Alyx collapsed on the bed, a cascade of ball bearings harvesting the energy of his fall and noiselessly shunting it down through the floor. The hinges on the door, the feet of the desk chair, were all the same, rigged to recycle the momentum of every human motion.

Alyx is one of those odd guests. He latches onto Dominic right away, like a drowning person to a life vest. He wears a filthy bathrobe, wears outlandish, tinted goggles, and can't get his act, head, or anything else together. Alyx is curled into a ball under the couch Dominic sits on when they meet. Alyx lounges around a lot. He also thinks Gaehod brought Dominic back to the L'otel Matildes so he could help Alyx overcome his alcohol addition. But Dominic is more interested in Olivia and curing her; or will she cure him? Or are the answers they both seek as serpentine as those given by that snake living in the tree of knowledge in the hotel's subterranean garden.
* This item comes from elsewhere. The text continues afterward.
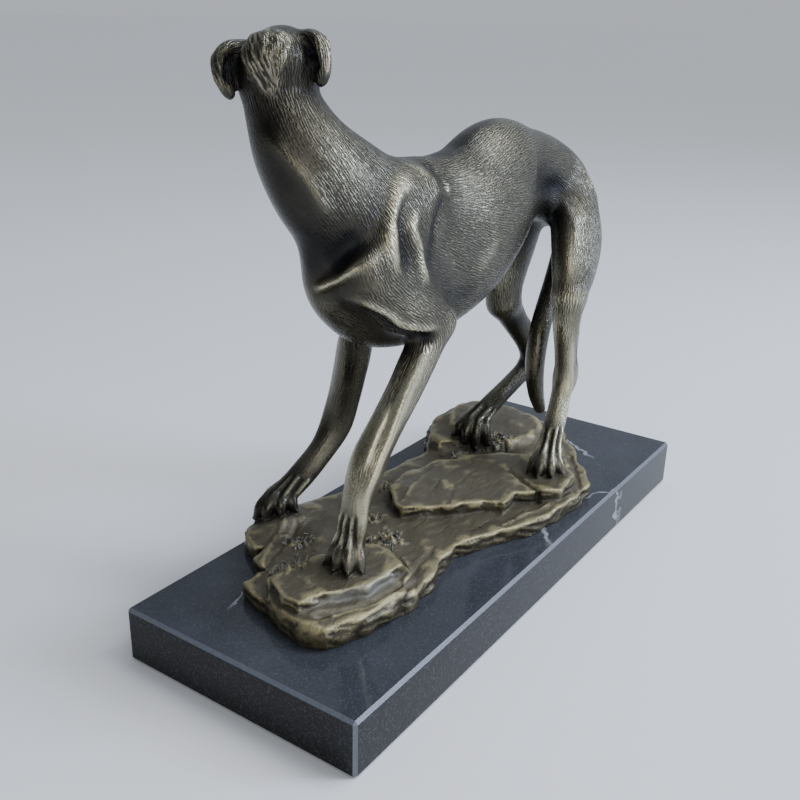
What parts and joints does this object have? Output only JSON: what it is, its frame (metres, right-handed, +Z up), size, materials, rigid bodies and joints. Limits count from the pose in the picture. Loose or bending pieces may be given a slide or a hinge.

Olivia's sister vampires do not want Dominic's cure, nor Olivia cured, because that would mean closing the hotel for good. But Gaehod was already contemplating closing his oasis for the damned though he's is not sure why. And the chemical cure Dominic provides may free Olivia, but doom him. Gaehod may hold the ultimate answer as to what is truly happening, but who, or what, or when is he?

and Falling, fly is both frustrating and beguiling. It is romance fiction with a finely twined around skein of duplicitous fantasy. But who's fantasy is it? Skyler White is not really telling, and neither is Gaehod or that confounding snake. Much like the ambivalence caused by the enticements between Heaven and Hell, you will either love White's playing between the lines or hate it. Just remember both places have their charms depending on what you're looking for.